See my comments above. Home Automation IS a development effort. You can’t get away from that. Even working with the commercial options requires a bit of programming (more at the Scratch level perhaps). What is Home Automation but defining behaviors of your devices under certain circumstances? And what is defining behaviors but another way to say programming them?
Comments like this, IMHO, show a lack of understanding of the Home Automation problem space and OH’s role in address parts of that problem space,
A home automation system that doesn’t let you define your own behaviors is no home automation system at all. At best it’s home remote control.
Quite a lot actually, but OH does a decent and always getting better job of hiding that fact from you. Much of what you are doing when you create Items and link Items to Channels and create Groups and most especially create Rules are all exercises in programming, whether you realize it or not. The fact that you missed it points to how successful the OH developers have been so far in reducing that complexity.
Possible but I wouldn’t recommend them yet. They are still experimental.
There is no requirement to program in Java to run OH. The only requirement is to install Java as a prerequisite as OH runs on the Java Runtime Environment.
Just like installing Python is a requirement to running Home Assistant.
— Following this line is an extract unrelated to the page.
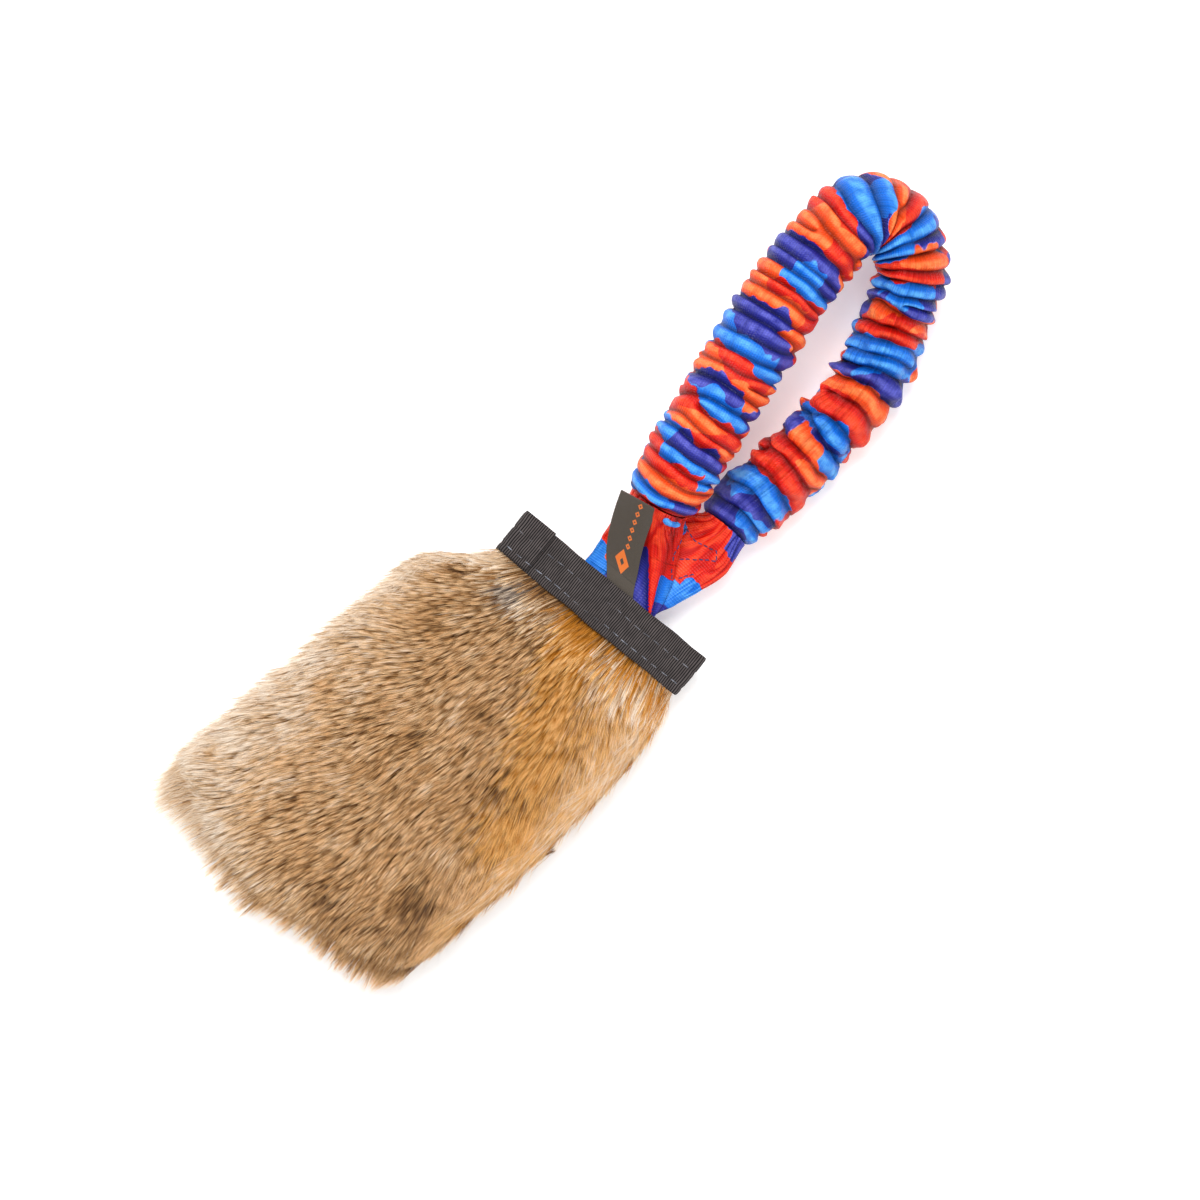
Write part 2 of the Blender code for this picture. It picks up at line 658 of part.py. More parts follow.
def make_leg(name, route, tail, sleeve, finishes, groups, carrier):
    """One leg of the loop: its tail with the pocket, its gathered sleeve and its bungee."""
    knit, bungee = finishes
    group, cutters = groups
    start, end = sleeve["from"], sleeve["to"]
    tail_piece = put(name + "_tail", tail.mesh(name + "_tail"), knit, group, carrier)
    pocket = put(name + "_pocket", tail.pocket_mesh(name + "_pocket"), knit, cutters, carrier)
    cut(tail_piece, pocket)
    mesh = sleeve_mesh(
        "sleeve_" + name, route, start, end, sleeve["pitch"], sleeve["depth"], sleeve["lean"],
    )
    put("sleeve_" + name + "_leg", mesh, knit, group, carrier)
    cord = round_rings(route, start, end, CORD_RADIUS)
    sewn_end = tail.cord_end_rings()
    rings = sewn_end + cord if tail.side > 0.0 else cord + sewn_end[::-1]
    put("cord_" + name + "_leg", skin("cord_" + name, rings), bungee, group, carrier)


def make_neck(group, cutters, carrier, route):
    """The two tails, the two gathered legs and the bungee inside them."""
    finishes = (
        material("camouflage_knit", (0.85, 0.13, 0.04), 0.5),
        material("bungee_cord", (0.06, 0.06, 0.07), 0.7),
    )
    front = {
        "from": 0.0, "to": FRONT_LEG_SHARE * route.length - CLEARANCE / 2,
        "pitch": FRONT_FOLD_PITCH, "depth": FRONT_FOLD_DEPTH, "lean": FRONT_FOLD_LEAN,
    }
    back = {
        "from": CROWN_END_SHARE * route.length + CLEARANCE / 2, "to": route.length,
        "pitch": BACK_FOLD_PITCH, "depth": BACK_FOLD_DEPTH, "lean": BACK_FOLD_LEAN,
    }
    groups = (group, cutters)
    make_leg("front", route, Tail(route, 1.0), front, finishes, groups, carrier)
    make_leg("back", route, Tail(route, -1.0), back, finishes, groups, carrier)


def make_crown(group, carrier, route):
    """The top of the loop, which a pull draws away from the strap."""
    knit = material("camouflage_knit_crown", (0.10, 0.18, 0.75), 0.5)
    bungee = material("bungee_cord_crown", (0.06, 0.06, 0.07), 0.7)
    start = FRONT_LEG_SHARE * route.length + CLEARANCE / 2
    end = CROWN_END_SHARE * route.length - CLEARANCE / 2
    mesh = sleeve_mesh(
        "sleeve_crown", route, start, end, CROWN_FOLD_PITCH, FRONT_FOLD_DEPTH, CROWN_FOLD_LEAN,
    )
    put("sleeve_crown", mesh, knit, group, carrier)
    put("cord_crown", cord_mesh("cord_crown", route, start, end), bungee, group, carrier)


def make_label(group, carrier):
    """The folded woven label: a thin strip that leans to the left and lifts off the strap."""
    finish = material("woven_label", (0.075, 0.068, 0.064), 0.65)
    rings = []
    half = LABEL_THICKNESS / 2
    for share in np.linspace(0.0, 1.0, 9):
        x = LABEL_ROOT_X - LABEL_LEAN * share
        y = LABEL_AXIS_Y + LABEL_LENGTH * share
        z = LABEL_AXIS_Z + LABEL_RISE * share**LABEL_CURL
        rings.append([
            (x - LABEL_WIDTH / 2, y, z - half),
            (x + LABEL_WIDTH / 2, y, z - half),
            (x + LABEL_WIDTH / 2, y, z + half),
            (x - LABEL_WIDTH / 2, y, z + half),
        ])
    put("label", skin("label", rings), finish, group, carrier)


def main():
    """Build the toy."""
    clear_scene()
    group = collection("bungee_tug_toy")
    cutters = collection("cutters")
    pad_fold = joint_empty("pad_fold", group, (0.0, PAD_AXIS_Y, MID_HEIGHT))
    neck_fold = joint_empty("neck_fold", group, (0.0, NECK_AXIS_Y, MID_HEIGHT))
    stretch_at = (LOOP_CENTRE_X, NECK_AXIS_Y + NECK_LENGTH + LOOP_LENGTH, MID_HEIGHT)
    bungee_stretch = joint_empty("bungee_stretch", group, stretch_at, neck_fold)
    label_at = (LABEL_ROOT_X, LABEL_AXIS_Y, LABEL_AXIS_Z)
    label_flap = joint_empty("label_flap", group, label_at, neck_fold)
    make_webbing_band(group)
    make_hide_edges(group)
    make_tail_ends(group)
    make_label_root(group)
    make_pelts(group, pad_fold)
    route = loop_route()
    make_neck(group, cutters, neck_fold, route)
    make_crown(group, bungee_stretch, route)
    make_label(group, label_flap)


main()
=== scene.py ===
"""Bungee tug toy: two rabbit pelts, a ribbed webbing band and a gathered bungee loop.

Metres, +Z up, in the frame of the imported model: the toy lies on the floor z = 0, +Y runs from
the fur pad to the loop and +X to the right. Every surface is worked out with numpy on a grid.
"""

from __future__ import annotations

import logging
import math
from dataclasses import dataclass, field
from enum import Enum
from typing import Any, ClassVar

import bpy
import numpy as np
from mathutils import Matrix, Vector
from mathutils.bvhtree import BVHTree


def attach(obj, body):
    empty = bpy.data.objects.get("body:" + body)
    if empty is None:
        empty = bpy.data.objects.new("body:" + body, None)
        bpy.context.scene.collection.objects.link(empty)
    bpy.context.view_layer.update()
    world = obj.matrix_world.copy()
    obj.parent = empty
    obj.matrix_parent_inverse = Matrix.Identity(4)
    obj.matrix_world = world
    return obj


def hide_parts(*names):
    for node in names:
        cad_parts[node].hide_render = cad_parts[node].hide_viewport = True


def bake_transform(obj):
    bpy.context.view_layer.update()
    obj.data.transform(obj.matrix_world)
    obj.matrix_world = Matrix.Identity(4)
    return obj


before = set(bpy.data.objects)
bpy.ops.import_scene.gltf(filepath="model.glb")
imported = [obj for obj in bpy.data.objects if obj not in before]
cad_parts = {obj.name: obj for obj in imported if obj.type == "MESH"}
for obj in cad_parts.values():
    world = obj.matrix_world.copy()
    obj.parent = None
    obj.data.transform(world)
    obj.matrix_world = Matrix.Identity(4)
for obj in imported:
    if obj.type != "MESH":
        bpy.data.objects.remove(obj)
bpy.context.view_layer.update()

LOG = logging.getLogger("tug_toy")
MM = 0.001
TAU = 2.0 * math.pi
Array = np.ndarray
Rows = tuple[tuple[float, ...], ...]

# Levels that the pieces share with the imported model
MID_HEIGHT = 17.5 * MM
BAND_LOWER_Y = 90 * MM
BAND_UPPER_Y = 110 * MM
PAD_AXIS_Y = 87.15 * MM
NECK_AXIS_Y = 112.05 * MM
UP = np.array((0.0, 0.0, 1.0))


class Body(str, Enum):
    """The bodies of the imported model."""

    BAND = "band"
    PAD = "pad"
    NECK = "neck"
    CROWN = "crown"
    LABEL = "label"


class Slot(str, Enum):
    """The record's material slots."""

    WEBBING = "webbing"
    HIDE = "hide"
    FUR = "fur"
    KNIT = "knit"
    BUNGEE = "bungee"
    LABEL = "label"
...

Java is needed. Programming in Java is not.
There IS programming required to develop automation Rules but those are written in other languages. The default is to use the Rules DSL which is a simplified programming environment a little friendlier to users of OH who are not already programmers. Those who are already programmers are usually happier with one of the other options like JSR223 scripting or using an external rules engine like NodeRed.
An administration UI for OH. See
Perhaps this is unreasonable on our part, but I do know that when I personally send someone to “read the Beginner’s Tutorial” I expect them to read through the tutorial, not try to perform all the steps (the first time) and then stop when they run into trouble, especially when your main goal is to figure out whether or not OH is something you want to pursue.
Building docs is hard. Building beginner level docs is REALLY hard for experienced users and developers to write because it has been far too long since we’ve been beginners. So we are stuck in a catch-22. Beginners are usually unwilling to contribute and experienced users are no longer qualified to write them.
I don’t think most of us think there is no problem. But is there a problem here we can actually solve? Maybe. Do we actually have any concrete solutions or recommendations of solutions to solve the problem? No, we do not.
You are most certainly right. It isn’t intended to control a few devices. It is intended to mix and match the behaviors of dozens+ devices from any number of different walled gardens of technologies and services in a unified way.
If you want a virtual remote with buttons to control a few lights, OH is way overkill for you. If you want the lights to just know when to turn on based on external stimuli from sensors from three or four different technologies which don’t normally work together then OH is a good place to start.
And now you know why there is no list of devices. OH literally supports tens of thousands of different devices and the number grows every day. The amount of effort required to build let alone maintain such a database is not feasible.
Instead, what one can and should do to determine if a device is compatible is determine what technology/API it uses (Zwave, TP-Link, Xiaomi, etc) and look for whether there is a binding for that technology. If there is only limited support for that technology the read me for that technology will list that. For example, there are only a few Zigbee coordinator chipsets the Zigbee binding will work with. They are listed in the binding readme which you can find under the Add-Ons link at the top of this page.
At the end of this long thread, I think that indeed, OH may not be the right system for you. Your problem may be smaller than OH was built to solve and so the complexity is really beyond what is worth it for you.